Freezer: Portion into freezer bags, press out air, label, and freeze up to 3 months. For best texture, leave out potatoes if you plan to freeze; add freshly boiled potatoes when reheating.
Make-ahead for parties: Cook the stew fully, refrigerate overnight, then simply rewarm on the stove or in the slow cooker on WARM for 2 hr. Flavors taste even deeper the next day.
Frequently Asked Questions
Comforting Slow Cooker Beef & Winter Vegetable Stew for Chilly Nights
Ingredients
Instructions
- Prep base: Microwave tomato paste with 1 tsp oil 60 sec until darkened. Soak porcini in 1 cup boiling water 10 min; strain and chop, reserving liquor.
- Layer vegetables: In 6-quart slow cooker combine potatoes, parsnips, celeriac, onions, garlic. Toss with flour, salt, pepper, paprika.

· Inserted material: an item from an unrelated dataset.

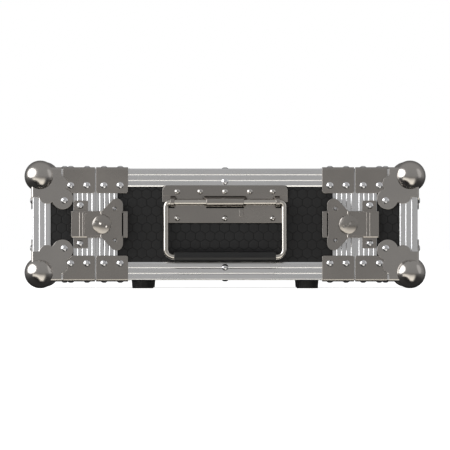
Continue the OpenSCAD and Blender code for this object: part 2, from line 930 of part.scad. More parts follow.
module latch_rotor() {
    dome_sphere = (cap_r * cap_r + dome_h * dome_h) / (2 * dome_h);
    color(steel) latch_place() {
        difference() {
            union() {
                latch_rod(rotor_x, 0, stake_r, 0.1, stake_t);
                latch_rod(rotor_x, 0, pivot_r, 0.1, ecc_low + 0.1);
                latch_rod(rotor_x + throw, 0, eccentric_r, ecc_low, cap_low + 0.1);
                latch_rod(rotor_x, 0, cap_r, cap_low, cap_top);
                intersection() {
                    translate([rotor_x, -(cap_top + dome_h - dome_sphere), 0])
                        sphere(dome_sphere);
                    latch_rod(rotor_x, 0, cap_r, cap_top - 0.1, cap_top + dome_h + 1);
                }
                wing_pin(wing_pin_r);
            }
            for (s = [0, 180])
                translate([rotor_x, -(cap_top + dome_h), 0]) rotate([0, -slot_angle + s, 0])
                    translate([0, 0, -slot_w / 2]) linear_extrude(slot_w) slot_half(s == 0);
        }
    }
}

// Half of the driver's slot in the cap; each half runs out in a slope at one end
module slot_half(outer) {
    start = slot_bridge / 2;
    end = start + slot_l / 2;
    a = outer ? 0 : slot_run;
    b = outer ? slot_run : 0;
    polygon([
        [start - a, -slot_deep], [end + b, -slot_deep], [end - b, slot_deep],
        [start + a, slot_deep]
    ]);
}

module wing_pin(r) {
    translate([rotor_x, -wing_h, -wing_arm_z]) cylinder(r = r, h = 2 * wing_arm_z);
}

// Where a line from point a touches a circle of radius r round point c, on its left
function tangent(a, c, r) =
    let (d = c - a, far = norm(d), turn = atan2(d[1], d[0]) + asin(r / far))
    a + sqrt(far * far - r * r) * [cos(turn), sin(turn)];

module wing_outline() {
    lobe = [wing_edge_x - wing_lobe_r, wing_lobe_z];
    touch = tangent([rotor_x, wing_arm_z], lobe, wing_lobe_r);
    polygon([
        [rotor_x, wing_arm_z], touch, lobe, [wing_edge_x, wing_lobe_z],
        [wing_edge_x, -wing_lobe_z], [lobe[0], -lobe[1]], [touch[0], -touch[1]],
        [rotor_x, -wing_arm_z]
    ]);
    for (s = [-1, 1]) translate([lobe[0], s * lobe[1]]) circle(wing_lobe_r);
}

module latch_wing() {
    around = cap_r + 0.5;
    color(steel) latch_place() difference() {
        union() {
            front_plate(wing_h - wing_t / 2, wing_h + wing_t / 2) wing_outline();
            for (s = [0, 1]) mirror([0, 0, s])
                translate([rotor_x, -wing_h, around + 0.2])
                    cylinder(r = knuckle_r, h = wing_arm_z - around - 0.2);
        }
        latch_rod(rotor_x, 0, around, wing_h - 3, wing_h + 3);
        front_box([wing_edge_x - wing_notch, wing_edge_x + cut], [wing_h - 3, wing_h + 3],
            [-latch_lip_half - 0.4, latch_lip_half + 0.4]);
        wing_pin(wing_pin_r + turn_clear);
        for (s = [-1, 1])
            latch_rod(latch_hole[0], s * latch_hole[1], wing_hole_r, wing_h - 3, wing_h + 3);
    }
}

module latch_hook() {
    tail = rotor_x + throw + eccentric_r + 2.7;
    rim_end = keeper_x[1] - 1;
    color(steel) latch_place() difference() {
        union() {
            front_plate(hook_low, hook_top)
                rounded_rect([hook_nose_x, tail], [-hook_half, hook_half], 1);
            front_box([hook_nose_x, hook_nose_x + hook_t], [hook_nose_low, hook_top],
                [-hook_half + 1, hook_half - 1]);
            front_plate(hook_top - 0.1, tongue_top) polygon([
                [hook_tongue_x, hook_tongue_half - 2], [hook_tongue_x + 2, hook_tongue_half],
                [tail, hook_tongue_half], [tail, -hook_tongue_half],
                [hook_tongue_x + 2, -hook_tongue_half], [hook_tongue_x, 2 - hook_tongue_half]
            ]);
            for (x = bead_x)
                translate([x, -hook_top + 0.3, -hook_half + 1.2])
                    cylinder(r = bead_r, h = 2 * hook_half - 2.4);
            for (s = [0, 1]) mirror([0, 0, s])
                translate([hook_nose_x + 1, -hook_top, hook_half]) rotate([90, 0, 90])
                    linear_extrude(rim_end - hook_nose_x - 1) polygon([
                        [0.1, -hook_rim_w], [-hook_rim_h[0], -hook_rim_w],
                        [-hook_rim_h[1], 0], [0.1, 0]
                    ]);
        }
        latch_rod(rotor_x + throw, 0, eccentric_r + turn_clear, hook_low - cut, hook_top + 2);
    }
}

// Covers, drawn at the left

module cover_wall(half_across, height) {
    x0 = -end_x + frame_in + slot_clear;
    x1 = -seam_x - seam_gap / 2 - rim_board_at;
    translate([x0, -half_across, height]) cube([x1 - x0, 2 * half_across, panel_t]);
}

module cover_walls() {
    half_z = mid_z - base_z - frame_in - slot_clear;
    color(laminate) difference() {
        union() {
            both_z() cover_wall(side_y - frame_in - slot_clear, top_z - board_in);
            both_y() translate([0, 0, mid_z]) rotate([90, 0, 0])
                cover_wall(half_z, side_y - board_in);
        }
        cover_brace_fixings(true);
        cover_corner_fixings(true);
        cover_rim_fixings(true);
        cover_end_fixings(true);
        keeper_fixings(true);
    }
}

module cover_end_panel() {
    half_y = side_y - frame_in - slot_clear;
    low = base_z + frame_in + slot_clear;
    color(laminate) difference() {
        translate([-end_x + skin_t, -half_y, low])
            cube([panel_t, 2 * half_y, 2 * (mid_z - low)]);
        cover_corner_fixings(true);
        cover_end_fixings(true);
    }
}

module cover_long_edges() {
    color(aluminium) difference() {
        both_y() both_z()
            long_edge(-end_x, -seam_x - seam_gap / 2 - rim_w - butt_gap);
        both_y() both_z() translate([-end_x, -side_y, base_z])
            for (turns = [1, 2]) along_edge(turns) edge_cutter(edge_leg);
        cover_brace_fixings(true);
    }
}

module cover_end_edges() {
    start = edge_leg + butt_gap;
    color(aluminium) difference() {
        union() {
            both_y() translate([-end_x, -side_y, base_z + start])
                linear_extrude(case_h - 2 * start) edge_profile();
            both_z() translate([-end_x, side_y - start, base_z]) rotate([90, 0, 0])
                linear_extrude(case_w - 2 * start) edge_profile();
        }
        cover_end_fixings(true);
    }
}

module cover_rim() {
    color(aluminium) difference() {
        translate([-seam_x - seam_gap / 2, 0, 0]) mirror([1, 0, 0])
            rim_ring() tongue_profile();
        cover_brace_fixings(true);
        cover_rim_fixings(true);
        keeper_fixings(true);
    }
}

// Outline of one leg of a ball corner, grown by a gap where another plate meets it
module corner_outline(grow = 0) {
    square(corner_reach + grow);
    translate([small_lobe_far, small_lobe_near]) circle(small_lobe_r + grow);
    translate([small_lobe_near, small_lobe_far]) circle(small_lobe_r + grow);
    translate([large_lobe_at, large_lobe_at]) circle(lobe_r + grow);
}

// Turns children about the corner's diagonal, from x to y and from y to z
module along_edge(turns) {
    if (turns == 0) children();
    if (turns == 1) rotate([90, 0, 90]) children();
    if (turns == 2) rotate([90, 0, 90]) rotate([90, 0, 90]) children();
}

module three_faces() {
    for (turns = [0 : 2]) along_edge(turns) children();
}

// The case's own corner with its rounded edges
module rounded_octant() {
    difference() {
        cube(3 * corner_reach);
        three_faces() edge_cutter(3 * corner_reach);
    }
}

// Ball corner with its three legs on the faces x = 0, y = 0 and z = 0
module ball_corner() {
    difference() {
        union() {
            three_faces() {
                translate([0, 0, -plate_t]) linear_extrude(plate_t) intersection() {
                    corner_outline();
                    translate([edge_r, edge_r]) square(3 * corner_reach);
                }
                bend(corner_reach);
            }
            translate([ball_in, ball_in, ball_in]) sphere(ball_r);
        }
        translate([ball_in, ball_in, ball_in]) sphere(ball_r - ball_wall);
        rounded_octant();
    }
    // the lobe is thick enough to reach the plywood between the aluminium edges
    three_faces() translate([0, 0, -cut]) linear_extrude(skin_t + cut) intersection() {
        corner_outline();
        translate([edge_leg + plate_gap, edge_leg + plate_gap]) square(corner_reach);
    }
}

module cover_ball_corners() {
    color(steel) difference() {
        both_y() both_z() translate([-end_x, -side_y, base_z]) ball_corner();
        cover_corner_fixings(true);
    }
}

module cover_braces() {
    color(steel) difference() {
        both_y() both_z() translate([-end_x, -side_y, base_z]) difference() {
            translate([cover_depth - brace_at - brace_l, 0, 0]) brace();
            translate([0, 0, -2 * plate_t]) linear_extrude(2 * plate_t)
                corner_outline(butt_gap);
            rotate([90, 0, 0]) linear_extrude(2 * plate_t) corner_outline(butt_gap);
            translate([0, -2 * plate_t, -2 * plate_t])
                cube([corner_reach + butt_gap, 3 * plate_t + edge_r, 3 * plate_t + edge_r]);
        }
        cover_brace_fixings(true);
    }
}

module cover_keepers() {
    lip_x = hook_nose_x + hook_t + keeper_lip_gap;
    color(steel) difference() {
        both_y() latch_place() {
            front_plate(0, keeper_t) {
                rounded_rect(keeper_x, [-keeper_half, keeper_half], 1.5);
                translate([lip_x, -keeper_lip_half])
                    square([keeper_x[0] - lip_x + 1, 2 * keeper_lip_half]);
            }
            front_box([lip_x, lip_x + keeper_t], [0, keeper_lip_top],
                [-keeper_lip_half, keeper_lip_half]);
        }
        keeper_fixings(true);
    }
}

module cover_rivets() {
    color(bright_steel) {
        cover_brace_fixings(false);
        cover_corner_fixings(false);
        cover_rim_fixings(false);
        cover_end_fixings(false);
        keeper_fixings(false);
    }
}

module cover_foam() {
    half_y = side_y - foam_in;
    half_z = case_h / 2 - foam_in;
    color(foam_grey) translate([-end_x + board_in, -half_y, mid_z - half_z])
        cube([foam_t, 2 * half_y, 2 * half_z]);
}

// Nodes

body_top_panel();
body_bottom_panel();
body_front_panel();
mirror([0, 1, 0]) body_front_panel();  // body_back_panel
body_long_edges();
body_left_rim();
mirror([1, 0, 0]) body_left_rim();  // body_right_rim
body_braces();
body_rivets();
left_rack_rails();
mirror([1, 0, 0]) left_rack_rails();  // right_rack_rails
rail_screws();
rubber_feet();
foot_screws();
handle_rivets();

for (back = [false, true]) mirror([0, back ? 1 : 0, 0]) {
    wall = back ? "back" : "front";
    handle_base();
    handle_strip();
    handle_bail();
    handle_grip();
    for (right = [false, true]) mirror([right ? 1 : 0, 0, 0]) {
        latch = str(wall, right ? "_right" : "_left", "_latch");
        latch_base();
        latch_rotor();
        latch_wing();
        latch_hook();
    }
}

for (right = [false, true]) mirror([right ? 1 : 0, 0, 0]) {
    cover = right ? "right_cover" : "left_cover";
    cover_end_panel();
    cover_walls();
    cover_long_edges();
    cover_end_edges();
    cover_rim();
    cover_ball_corners();
    cover_braces();
    cover_keepers();
    cover_rivets();
    cover_foam();
}
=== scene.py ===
# %% [markdown]
# A rack case for a wireless microphone set, seen square on from the side with the
# handle. Almost every part of it is stamped steel, extruded aluminium or faced
# plywood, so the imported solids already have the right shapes. What they lack is
# the finish: soft edges, grain, plating, the hexagons pressed into the black
# facing. Each step below takes one kind of piece and gives it that finish.

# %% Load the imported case
import json
import math

import bmesh
import bpy
from mathutils import Matrix, Vector

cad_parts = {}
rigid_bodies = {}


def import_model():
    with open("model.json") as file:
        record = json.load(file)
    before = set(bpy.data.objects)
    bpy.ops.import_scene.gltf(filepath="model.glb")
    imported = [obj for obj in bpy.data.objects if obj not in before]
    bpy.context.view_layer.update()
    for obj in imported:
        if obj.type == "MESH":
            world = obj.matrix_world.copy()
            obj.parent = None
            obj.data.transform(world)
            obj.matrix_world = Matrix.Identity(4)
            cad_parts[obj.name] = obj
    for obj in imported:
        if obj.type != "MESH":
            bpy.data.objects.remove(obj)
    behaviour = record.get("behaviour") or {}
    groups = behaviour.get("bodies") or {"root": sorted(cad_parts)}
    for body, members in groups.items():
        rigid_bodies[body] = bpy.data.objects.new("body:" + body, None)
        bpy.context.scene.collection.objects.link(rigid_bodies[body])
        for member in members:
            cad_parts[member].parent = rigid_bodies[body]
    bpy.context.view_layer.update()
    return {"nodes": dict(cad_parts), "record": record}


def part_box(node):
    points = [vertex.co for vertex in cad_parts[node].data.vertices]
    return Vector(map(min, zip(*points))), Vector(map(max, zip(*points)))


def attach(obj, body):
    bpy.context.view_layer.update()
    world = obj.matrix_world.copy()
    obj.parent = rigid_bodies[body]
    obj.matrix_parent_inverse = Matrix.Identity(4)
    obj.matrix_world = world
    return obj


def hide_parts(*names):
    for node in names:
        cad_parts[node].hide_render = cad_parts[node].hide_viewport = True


for leftover in list(bpy.data.objects):
    bpy.data.objects.remove(leftover)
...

- Add beef: Season meat; nestle on top of vegetables. (Optional: sear beef first for deeper flavor.)
- Pour liquids: Whisk broth, porcini liquor, tomato paste, balsamic, Worcestershire, bay, thyme, clove. Pour over contents; liquid should reach ¾ of solids.
- Cook: Cover and cook LOW 8–10 hr or HIGH 4–5 hr, until beef shreds easily.
- Finish: Stir in carrots and porcini; cook on HIGH 30 min. Fold in kale; cook 10–15 min more until wilted. Adjust salt and balsamic, discard bay leaves, serve hot.
Recipe Notes
For thicker stew, mash a few potato pieces against the side of the insert and stir. Leftovers freeze beautifully for up to 3 months.